His UNLV successor isn't quite so neurotic. Cognizant that nine of 10 media members couldn't tell a coverage shell from a seashell, first-year Rebels coach Bobby Hauck has an open-door policy for practice.

The media is invited. So is the public. This includes UNLV students and faculty, Hauck's fishing pals from Montana, the guy who prepares his taxes and his barber.

(But if you are married to an Oregon football coach, be warned: When Hauck was an assistant at Colorado and the Buffaloes were preparing for the Cotton Bowl, an attractive women wandered into practice writing stuff down in a notebook. The Colorado staff, aware that Oregon football coaches tend to conjoin with good-looking women, immediately accused her of sleeping with the enemy.)

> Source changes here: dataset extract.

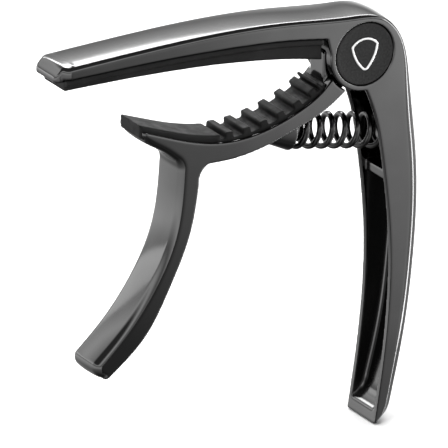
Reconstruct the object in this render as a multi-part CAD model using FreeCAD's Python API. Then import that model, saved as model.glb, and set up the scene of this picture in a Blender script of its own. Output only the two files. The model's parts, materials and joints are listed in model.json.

All Hauck asks of practice-goers is they stay on the red-colored areas on the sidelines -- don't worry, there are plenty of red-colored areas on the refurbished practice fields at Rebel Park -- and stay off the west sideline near the baseball field. That area is off-limits, even to Col. Hogan and the French Resistance. 

Also, I would refrain from taking photographs when the Rebels are lining up in their various formations. Although you won't have the foggiest notion of what you're looking at, coaches tend to frown on amateur shutterbugs taking photographs during practice.

"We want to be cautious with our information, but we don't want to be paranoid," Hauck said, explaining why he puts out a welcome mat when many in his profession would surround the practice field with barbed wire, angry Dobermans and a moat, if they could get away with it.

"That's something I took from Coach (Rick) Neuheisel. He never saw much reason to close practice. (But) if all of a sudden our game plan is everywhere, then we've got to so do something."

Until then, Hauck doesn't foresee bringing in the Dobermans like Urban Meyer at Florida, the latest big-time coach to hang a "KEEP OUT" sign on the practice field.

"We may close it during a big week, a rivalry game, just out of tradition more than anything else," Hauck said. "But I like to have practice open."

Naturally, this is bound to endear Hauck to local media, which, I am just as certain, had absolutely nothing to do with his decision. Other than the time President Nixon allegedly designed a play that lost 13 yards for George Allen's Washington Redskins, I can't recall the last time a football coach listened to advice from an outsider.

But in the event you're interested, Coach Hauck, I can put you in touch with a guy named Jacques who runs a hell of a trapeze play.